Abraham Lincoln has finished on top in every one of the surveys, including the fifth one just conducted following the change to the Biden administration.

It will come as no surprise to many that Donald Trump finished fourth from the bottom in this year’s survey, his first. He finished ahead of Franklin Pierce, Andrew Johnson and James Buchanan, and behind all the others. Even Warren Harding got more respect from the raters.

However, the historians, et al, were not asked to rate Presidents in terms of how consequential they were. And it is here I suggest Trump would finish in the top ten, perhaps even the top five. I base this on one thing and one thing only: His fundamental change of the American Judiciary, principally at the Supreme Court level. Trump succeeded in locking in a deeply conservative bench for decades to come. That was the result of the grifter and reality show star’s Faustian Bargain with Mitch McConnell, senate Majority Leader during the Trump years. Trump craved power and being adored by people who were in need of someone to adore, and McConnell wanted his legacy to be the establishment of a profoundly conservative court. They each got what they bargained for.

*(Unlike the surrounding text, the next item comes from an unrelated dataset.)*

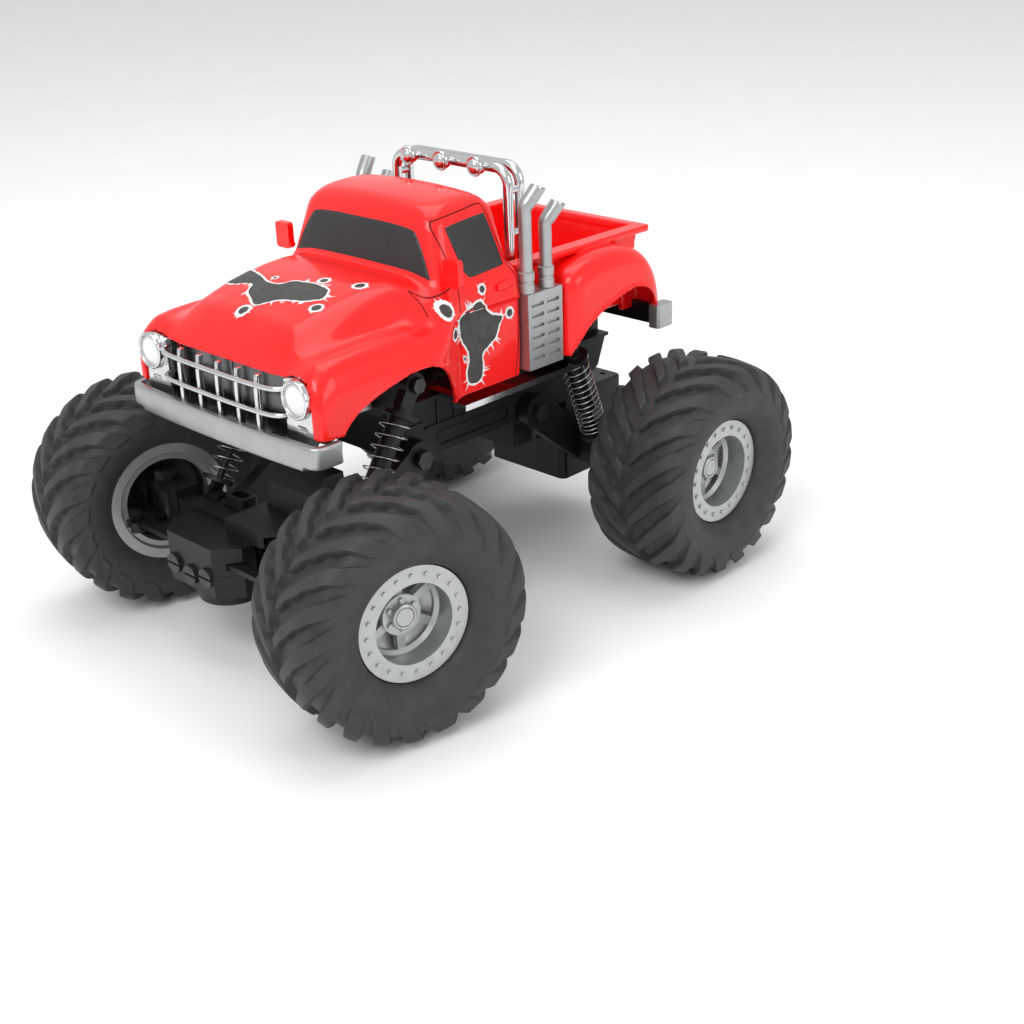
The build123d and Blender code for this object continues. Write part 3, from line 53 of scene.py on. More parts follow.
def finish(name, colour, rough, metal=0.0, spread=0.12, grain=220.0, fine=2600.0, bump=0.12,
           rough_spread=0.08, coat=0.0, specular=0.5, stretch=(1, 1, 1)):
    """A material with soft colour variation, roughness variation and a fine bump."""
    mat = bpy.data.materials.new(name)
    mat.use_nodes = True
    tree = mat.node_tree
    new, link = tree.nodes.new, tree.links.new
    shader = tree.nodes["Principled BSDF"]
    where = new("ShaderNodeTexCoord")
    spaced = new("ShaderNodeMapping")
    spaced.inputs["Scale"].default_value = stretch
    link(where.outputs["Object"], spaced.inputs["Vector"])
    cloud = new("ShaderNodeTexNoise")
    cloud.inputs["Scale"].default_value = grain
    cloud.inputs["Detail"].default_value = 5.0
    link(spaced.outputs["Vector"], cloud.inputs["Vector"])
    dust = new("ShaderNodeTexNoise")
    dust.inputs["Scale"].default_value = fine
    dust.inputs["Detail"].default_value = 3.0
    link(spaced.outputs["Vector"], dust.inputs["Vector"])
    ramp = new("ShaderNodeValToRGB")
    for element, at, factor in zip(ramp.color_ramp.elements, (0.3, 0.7), (1 - spread, 1 + spread)):
        element.position = at
        element.color = (*[min(1.0, c * factor) for c in colour], 1)
    link(cloud.outputs["Fac"], ramp.inputs["Fac"])
    link(ramp.outputs["Color"], shader.inputs["Base Color"])
    level = new("ShaderNodeMapRange")
    level.inputs["From Min"].default_value = 0.3
    level.inputs["From Max"].default_value = 0.7
    level.inputs["To Min"].default_value = max(0.02, rough - rough_spread)
    level.inputs["To Max"].default_value = min(1.0, rough + rough_spread)
    link(dust.outputs["Fac"], level.inputs["Value"])
    link(level.outputs["Result"], shader.inputs["Roughness"])
    bumps = new("ShaderNodeBump")
    bumps.inputs["Strength"].default_value = bump
    bumps.inputs["Distance"].default_value = 0.0002
    link(dust.outputs["Fac"], bumps.inputs["Height"])
    link(bumps.outputs["Normal"], shader.inputs["Normal"])
    shader.inputs["Metallic"].default_value = metal
    shader.inputs["Specular IOR Level"].default_value = specular
    if coat:
        shader.inputs["Coat Weight"].default_value = coat
        shader.inputs["Coat Roughness"].default_value = 0.06
    return mat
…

Trump had two other monumental accomplishments, of course. The first was passage of the Tax Cuts and Jobs Act of 2017, which was a Christmas present of the first order for the nation’s wealthy, a knife in the back for everyone else, and a means to a significant widening of the ever-growing divide between the haves and have nots. Trump’s second accomplishment was to give the Republican Party an opportunity to exercise noble leadership in the face of his insane narcissistic nationalism and autocratic desires culminating in the January 6th insurrection. Unfortunately, only two Republican leaders, Representatives Cheney and Kinzinger, answered the call. The rest of them, every one of them, became profiles in cowardice.

However, these other two Trumpian achievements can be changed. Congress can change tax laws, and Republicans can grow spines. But that Supreme Court thing? That is here to stay.

Which brings us to the imminent Supreme Court vacancy caused by the announced retirement of Justice Stephen Breyer.

When he was campaigning for President, Joe Biden promised if he had the opportunity to nominate a Supreme Court Justice, he would nominate a highly-qualified black woman. With Justice Breyer’s announcement, Biden has reaffirmed that pledge. He will submit his nomination to the Senate in the very near future. It will be a black woman.

How will Republican Senators react to the nominee, whoever she is? How will they approach the hearings to be held by the Judiciary Committee, chaired by Illinois senator Dick Durbin? Will they be able to restrain the natural gravitational urges of their more ambitious and inflammatory members to grandstand opportunistically? Will they be able to keep Trump out of it?

Nominations to the Supreme Court are highly political. History is replete with examples, and this one will be no different. But from here, deep in the winter of the Berkshire mountains, my guess is that with a few unavoidable histrionics from the grandstanding children, Biden’s nominee will sail through like a battleship through fog, with Republicans, trying to appear as honorable adults, saying they refuse to do to Biden’s nominee what the Democrats did to Bret Kavanaugh.

Not that it will make a bit of difference to the future rulings of the Supreme Court.